5. Competing with Local Producers: The proposed ban raises questions about the challenges Nigeria’s local clothing producers face. These producers must already navigate pricing and quality issues to compete with Okrika and new imported clothing. The ban might offer a competitive edge to local producers but would also necessitate considerations of affordability for the general population.

Why Nigeria Loves Protectionist Policies 

Protectionist policies are designed to safeguard local producers against stronger competition from larger and often more favoured foreign producers. These foreign goods can legally enter the country by paying tariffs or be illicitly smuggled in without tariffs. The presence of foreign goods poses challenges for local producers in gaining market share, as the competition from abroad hampers their growth potential. 

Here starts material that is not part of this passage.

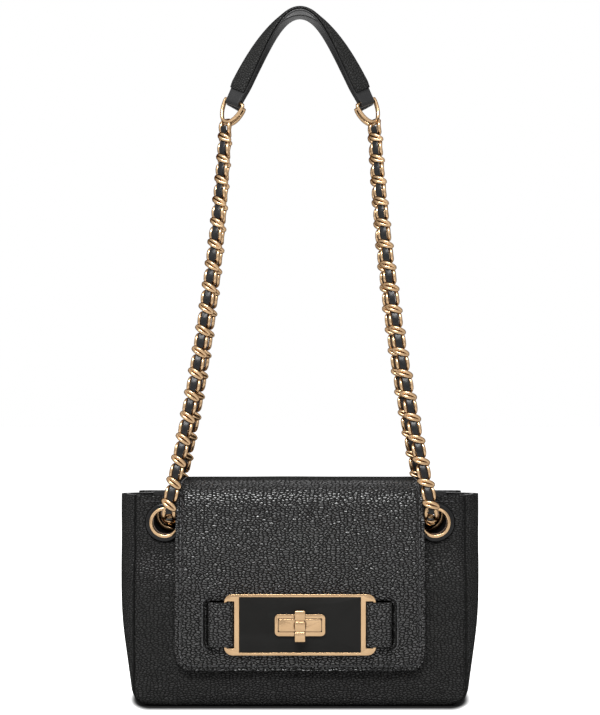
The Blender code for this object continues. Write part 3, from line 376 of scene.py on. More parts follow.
blackEnamel = plainFinish(
    "blackEnamel", "black_enamel", scale=300.0, amount=0.04, roughness=0.12, dark=(0.010, 0.0098, 0.0092),
    light=(0.014, 0.0137, 0.013), specular=0.06, bump=0.02, depth=0.0001,
)
glossBlack = plainFinish(
    "glossBlack", "black_enamel", scale=300.0, amount=0.06, roughness=0.14, dark=(0.004, 0.004, 0.004),
    light=(0.008, 0.008, 0.008), specular=0.2, bump=0.03, depth=0.0001,
)
plainSteel = plainFinish(
    "plainSteel", "steel", scale=700.0, amount=0.2, roughness=0.35, dark=(0.42, 0.41, 0.40),
    light=(0.60, 0.59, 0.57), metallic=1.0, bump=0.1, depth=0.0001,
)
liningCloth = plainFinish(
    "liningCloth", "lining_cloth", scale=1500.0, amount=0.2, roughness=0.85, dark=(0.070, 0.030, 0.020),
    light=(0.12, 0.055, 0.038), specular=0.2, bump=0.6, depth=0.0003,
)
fibreBoard = plainFinish(
    "fibreBoard", None, scale=800.0, amount=0.2, roughness=0.8, dark=(0.05, 0.045, 0.04),
    light=(0.10, 0.09, 0.08), specular=0.2, bump=0.4, depth=0.0002,
)
print("materials ready")


# helpers for meshes

def addModifier(piece, kind, **settings):
    modifier = piece.modifiers.new(kind.lower(), kind)
    for name, value in settings.items():
        setattr(modifier, name, value)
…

One of the most recognised forms of protectionism involves imposing tariffs, essentially taxes on foreign goods. For instance, in 2013, Nigeria introduced a tariff of 70% on imported rice, resulting in imported rice costing around 30% more than locally produced rice. The aim of this measure is to give local rice a greater portion of the market. Another approach involves subsidies, wherein the government employs methods such as grants to provide advantages to domestic producers over foreign counterparts.

This is not the first time Nigeria has tried to ban things. Looking back, Nigeria’s history of protective policies has often resulted in negative consequences. A prime example is the widely known closure of land borders in August 2019, which lasted 16 months. During this time, the Nigerian government shut down land borders to curb smuggling and boost local rice production. However, this strategy didn’t achieve the intended results. Instead, it led to a substantial surge in the price of rice, skyrocketing by more than 100 per cent from N13,500 before the border closure to N28,000 by December 2020. Subsequently, the cost of a 50kg bag of rice has continued to rise, reaching around N50,000 as of August 2023.

The failure can be attributed to the fact that while the house is engulfed in flames, policymakers in Nigeria are often preoccupied with chasing rats.

Let’s not lose sight of the core issue here. The Nigerian fashion industry’s challenge isn’t solely about thrift clothes; it is more about the struggle of local clothing producers to compete on pricing and quality against thrift clothes and even newly imported ones.

While protecting local industries through banning or closing borders might be considered, it is not a guaranteed solution as such policies’ success doesn’t depend on implementing them; it also hinges on addressing the underlying structural problems hindering growth.

Tough border conditions and corruption influenced the government’s choice to close borders instead of increasing tariffs. This meant even goods that should have faced high tariffs still managed to enter the country, showing that just closing borders doesn’t solve the widespread corruption issue at land borders. Even after the closure, goods continued to cross, often thanks to bribes.

Additionally, Nigeria faces a significant lack of proper infrastructure, including electricity, transportation, and essential farming equipment. When these fundamental issues aren’t dealt with, it compounds the problems local producers face and limits their potential to grow and compete.

Ensuring a steady production of local clothing is very important. However, implementing extreme protectionist measures like border closures can lead to a sudden decrease in the availability of clothes made within the country, causing their prices to rise. This immediate disruption worsens the problem in the short run without providing lasting solutions for those who make clothes and those who buy them.

Simply put, a comprehensive approach is needed to address the main issues affecting the fashion industry and local clothing production. This approach involves not only considering policies but also changing the underlying conditions to promote growth, increase competitiveness, and ensure the long-term sustainability of Nigeria’s clothing sector.